Patrick’s Confession (14)
On the other hand, while it was not of my own choice that I arrived in Ireland at that time when I was almost a lost soul, it was a good thing for me, because I was reformed by the Lord and He prepared me to be today what was once remote from me; so that, whereas once I did not even consider my own salvation, now the salvation of others is my care and concern.
Therefore, on the day when I was rejected by the people mentioned above, that night I saw in a dream the dishonouring documents in front of me, while at the same time I heard the divine Voice saying to me: “It displeased Us to see Our chosen one in this state: stripped of honour.” Nor did He say, “It displeased Me” – but rather “It displeased Us” (as if linking Himself with him – just as He had said: “Whoever touches you, it is if he touched the apple of My eye.”)
For that reason, I offer thanks that He gave me strength in all matters, not hindering that departure which I had decided upon, nor also those works which I learned to do from the Lord Christ; rather, I felt all the more His great power within me. And my faith was vindicated before God and men.
Therefore I tell you boldly that my conscience does not reproach me now or for the future. I have God as witness that I do not lie in what I tell you.
But I am all the more sorry for my close friend: how did we deserve to hear such evidence given? He to whom I had entrusted my very soul! And before that case (which I did not initiate, nor was I present in Britain for it), I learned from some of the brethren that it was he who would act on my behalf in my absence. (He is the very one who had told me, with his own mouth: “Look: you should be raised to the rank of bishop” – of which I was not worthy.) But how did he come, shortly afterwards, in public, in the presence of people both good and bad, to bring me into disgrace over something which he had willingly and gladly forgiven – as had the Lord, Who is greater than all?

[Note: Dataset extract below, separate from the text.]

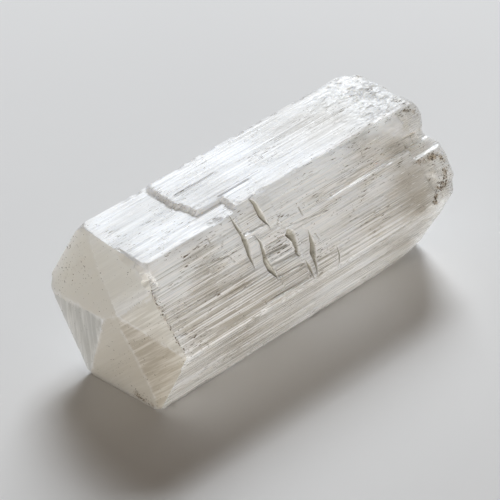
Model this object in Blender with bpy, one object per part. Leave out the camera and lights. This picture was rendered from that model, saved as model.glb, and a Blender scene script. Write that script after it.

Translation, Liam De Paor, St. Patrick’s World
Patrick continues this rambling account of his departure for Ireland, interwoven with his explanation of a more recent event – the exposing of some youthful sin – that was troubling him at the time of his writing his Confession.
Patrick was a human being, and he had been hurt by this friend who, for whatever reason, thought that now, near the end of Patrick’s ministry, was a propitious time to bring to light a transgression committed and forgiven many years before. Patrick was no superhero, as he would be the first to admit. He had failings and feelings like the rest of us, and he seems truly to have struggled to process this situation. This man had been his friend. He had spoken up for Patrick and supported his being appointed a bishop. So why had he come to think it necessary to humiliate his friend at just this moment?
Patrick could not answer that question, and he did not intend to dwell on it. He knew himself to be vindicated by God – by a vision he had received and by the work Christ had taught him and enabled him to do. God was his witness, even he didn’t have a friend in the world. And that was enough for Patrick.
It is important to note that Patrick says he arrived in Ireland barely saved, when he was practically “a lost soul.” This should put to rest speculations that Patrick prepared for his ministry at a Roman Catholic monastery in Europe prior to his coming to Ireland. His testimony seems clear to be that what he learned about working for Christ he learned after having come to the land of his former enslavement. The revival of true Christianity which Patrick helped to launch began and spread for more than two centuries without the help of the Roman Church. Indeed, Roman Catholic clergy tried to thwart the work of Columbanus, when he came preaching the Gospel to Gaul at the turn of the 7th century. It would not be until the beginning of the 8th century, following the Synod of Whitby, that Roman Catholicism would begin to exert influence over the Celtic Christian movement.
“Enough of this” Patrick will write at the beginning of his next paragraph. He’s ready to move on from personal slights to recount the work God had accomplished through him.